British artist Lynette Yiadom-Boakye’s brilliance—and I use that word advisedly, for this show is indeed brilliant—is that she is able to do exactly the reverse: to draw the viewer into an emotional connection with a someone who isn’t a someone at all, to coax us to feel empathy for a non-being, an illusion, a mere representation produced by a few strokes of goop on cloth. To take those purely pictorial things and conjure humanity out of them.

The seventeen canvases that make up Under-Song for a Cipher, the 2013 Turner Prize finalist’s installation at the New Museum, are unmistakably portraits. All but one created in the first months of 2017, these lush oils on linen, the most traditional of media, are painted in bravura brushstrokes and stick to a relatively somber palette. They mine the history of their genre in myriad ways, and evoke intense, affective reactions, at least for this viewer. This is painting that leaves a lump in your throat. 

Lynette Yiadom-Boakye, An Amber Cluster, 2017. Oil on linen, 51 ⅛ × 31 ½ inches. Image courtesy the artist, Corvi-Mora, and Jack Shainman Gallery.

Each of them recalls—glancingly, allusively—some of the most iconic images in art history.

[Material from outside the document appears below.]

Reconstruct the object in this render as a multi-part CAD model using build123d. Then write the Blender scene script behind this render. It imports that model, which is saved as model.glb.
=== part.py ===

An Amber Cluster—the image of a man, cropped close, one leg on a chair and arms angled out from his side, his shirt stretched so tight across his torso as to be mistaken, almost, for flesh, save its pink tone and a vague indication of a neckline—channels a Picasso rose-period acrobat; the herringbone-weave canvas on which it is painted hearkens back to Titian. The pair of women in Ever the Women Watchful—one seated in an ornate, wrought-iron chair and the other standing, peering through a looking glass, has a whiff of Édouard Manet, of Gustave Caillebotte, of Mary Cassatt—an impressionist mélange. Vigil for a Horseman, a work made up of three canvases showing a man posed languorously on a couch from three different points of view, has an air of a deconstructed Harlequin, his commedia dell’arte ancestry called forth not in his spandex costume but in the diamond-patterned upholstery and striped drapery that surround him. I could go on. That her subjects are dark-skinned underlines the whiteness of the Western canon, yes, but what could be more natural than a black artist painting bodies that reflect her own? (“They’re all black because . . . I’m not white,” she said in a recent interview.)

Lynette Yiadom-Boakye, Ever the Women Watchful, 2017. Oil on linen, 78 ¾ × 51 ⅜ inches. Image courtesy the artist, Corvi-Mora, and Jack Shainman Gallery.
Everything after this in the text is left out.